心が溶け合う瞬間

心ってなんだろう? 8/10

とある「ぼく」のストーリー 7

ぼくが会社の人間関係について悩んでいたころ、ぼくの家には長男が生まれた。

まだ目も開かない小さな小さなわが子をおぼつかない手つきで腕に抱いた。

その瞬間、ぼくは心のずっと奥の方がじんわりと熱くなるのを感じた。

冷え込んだ夜に湯たんぽを抱きながらふかふかの毛布にくるまるときのあの感じや、大切にしすぎて失くしてしまっていた小さい頃の宝箱が掃除の最中にふと姿を現したときのあの感じにもなんとなく似ているけれど、それよりずっとずっと暖かく尊い何かに触れている感じがした。

ぼくは、妻の顔をまっすぐに見て、「ありがとう」を言った。

妻は疲れた表情ながらも、照れ臭そうにはにかんだ。 

妻が入院している病院から一人で家に帰る途中、ぼくは会社の人間関係で悩んでいたことが、何だかひどくどうでもいいことのように思えてきた。

あの小さなわが子の温もりこそが、かけがえのないぼくの全てのような気がしたのだ。

翌朝、会社に出勤し、あの51歳の部下に「おはようございます!」と元気に明るく挨拶をした。

相手の反応はいつも通りだったが、ぼくの心の中では、なぜかいつもと全然違っていた。

この人も、あんなふうにこの世に生まれてきて、あんなふうに誰かの心に温もりを届けたのだとすると何だかとてもかけがえのない大切な人のように思えてきたからだ。 

 私たちは愛くるしい赤ちゃんをやさしくそっと腕に抱くと、不思議と心の奥の方から温かさがじんわりと湧き上がってくるのを感じます。

 そして、この温かさが赤ちゃんと「ぼく」というふたつの別々の存在を、まるでひとつの存在であるかのように溶かしていきます。ふたつの別々の容れ物におさまっていた「心(こころ)」というゼリーが、ひとつに混ざり合います。

 赤ちゃんを抱きながら、まるでもっと大きな誰かの腕の中に赤ちゃんと「ぼく」とのふたつの心が抱きかかえられていくような、そんな心持ちにもなるものです。だから、「ぼく」は「尊い何かに触れている」と感じるのでしょう。 

 わたしたちは、こうした「尊い何か」に触れると、日常の些細な悩みや苦しさが「どうでもいいことのように」思えたりします。

 わたしたちの心をはみ出させるものでもあり、私たち一人ひとりを区切っているものでもある衣装を自ら脱ぎたくなる瞬間です。
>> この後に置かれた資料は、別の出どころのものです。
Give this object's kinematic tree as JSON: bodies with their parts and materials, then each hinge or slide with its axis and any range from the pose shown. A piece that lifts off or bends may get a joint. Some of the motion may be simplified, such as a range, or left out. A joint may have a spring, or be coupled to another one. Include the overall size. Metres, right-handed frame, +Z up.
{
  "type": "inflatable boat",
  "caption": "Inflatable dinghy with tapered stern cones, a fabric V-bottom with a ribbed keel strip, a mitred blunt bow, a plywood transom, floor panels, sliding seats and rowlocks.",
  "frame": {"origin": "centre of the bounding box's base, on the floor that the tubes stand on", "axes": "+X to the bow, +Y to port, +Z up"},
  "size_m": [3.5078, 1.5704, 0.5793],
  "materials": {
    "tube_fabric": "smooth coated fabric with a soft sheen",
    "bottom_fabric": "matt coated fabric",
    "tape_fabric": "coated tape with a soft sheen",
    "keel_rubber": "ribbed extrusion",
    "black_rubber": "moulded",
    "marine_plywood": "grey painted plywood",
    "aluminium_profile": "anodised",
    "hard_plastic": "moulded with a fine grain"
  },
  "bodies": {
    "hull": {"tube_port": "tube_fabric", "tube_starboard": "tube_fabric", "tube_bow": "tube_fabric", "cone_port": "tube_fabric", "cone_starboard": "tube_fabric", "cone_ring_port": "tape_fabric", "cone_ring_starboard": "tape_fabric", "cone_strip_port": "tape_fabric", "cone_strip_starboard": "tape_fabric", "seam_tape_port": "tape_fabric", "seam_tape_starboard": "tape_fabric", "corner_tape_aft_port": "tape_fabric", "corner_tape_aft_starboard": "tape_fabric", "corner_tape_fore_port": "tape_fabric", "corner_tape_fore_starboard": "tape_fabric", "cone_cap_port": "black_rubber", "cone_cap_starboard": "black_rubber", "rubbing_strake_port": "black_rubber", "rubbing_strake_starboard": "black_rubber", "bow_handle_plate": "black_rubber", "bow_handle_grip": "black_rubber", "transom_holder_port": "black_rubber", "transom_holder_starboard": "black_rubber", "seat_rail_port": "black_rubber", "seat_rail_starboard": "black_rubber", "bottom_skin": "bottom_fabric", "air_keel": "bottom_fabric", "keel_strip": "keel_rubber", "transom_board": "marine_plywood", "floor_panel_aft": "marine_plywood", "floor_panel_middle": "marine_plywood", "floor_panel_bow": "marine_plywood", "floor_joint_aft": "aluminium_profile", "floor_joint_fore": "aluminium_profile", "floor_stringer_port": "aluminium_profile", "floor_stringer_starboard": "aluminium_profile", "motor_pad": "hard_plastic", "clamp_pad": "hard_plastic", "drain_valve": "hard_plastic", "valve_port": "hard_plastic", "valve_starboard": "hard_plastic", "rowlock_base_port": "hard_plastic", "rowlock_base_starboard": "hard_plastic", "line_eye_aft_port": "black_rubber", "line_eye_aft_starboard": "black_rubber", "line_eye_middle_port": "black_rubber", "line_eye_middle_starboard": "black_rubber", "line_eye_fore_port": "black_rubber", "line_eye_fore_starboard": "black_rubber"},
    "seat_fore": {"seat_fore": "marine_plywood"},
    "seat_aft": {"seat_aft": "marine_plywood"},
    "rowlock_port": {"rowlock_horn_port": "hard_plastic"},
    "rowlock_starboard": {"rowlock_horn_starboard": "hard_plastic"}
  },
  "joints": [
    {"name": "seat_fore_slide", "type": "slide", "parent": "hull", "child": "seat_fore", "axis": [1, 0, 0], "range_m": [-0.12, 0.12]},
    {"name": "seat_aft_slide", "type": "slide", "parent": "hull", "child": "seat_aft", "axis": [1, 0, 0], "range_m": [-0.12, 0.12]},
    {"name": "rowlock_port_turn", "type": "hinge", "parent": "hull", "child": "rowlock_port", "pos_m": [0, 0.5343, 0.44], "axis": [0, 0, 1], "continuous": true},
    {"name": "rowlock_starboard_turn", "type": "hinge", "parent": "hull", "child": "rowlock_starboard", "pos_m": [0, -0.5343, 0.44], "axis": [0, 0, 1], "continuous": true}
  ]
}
 この「ぼく」も、わが子との出会い、そして「尊い何か」との出会いがきっかけで、あれほど苦手だった51歳の部下とも心が通い合っていくような気持ちになりました。社会的な役割という心に纏う衣装の問題がふと消えゆく瞬間です。

 夏から秋へ、秋から冬へ、私たちが衣替えをするように、未熟から成熟へと衣替えをする、つまり「青年から父親へ」「乙女から母親へ」「平社員から管理職へ」と「なる」ためには、「尊い何か」に触れながら心が溶け合う瞬間をわたしたちは切実に体験する必要があります。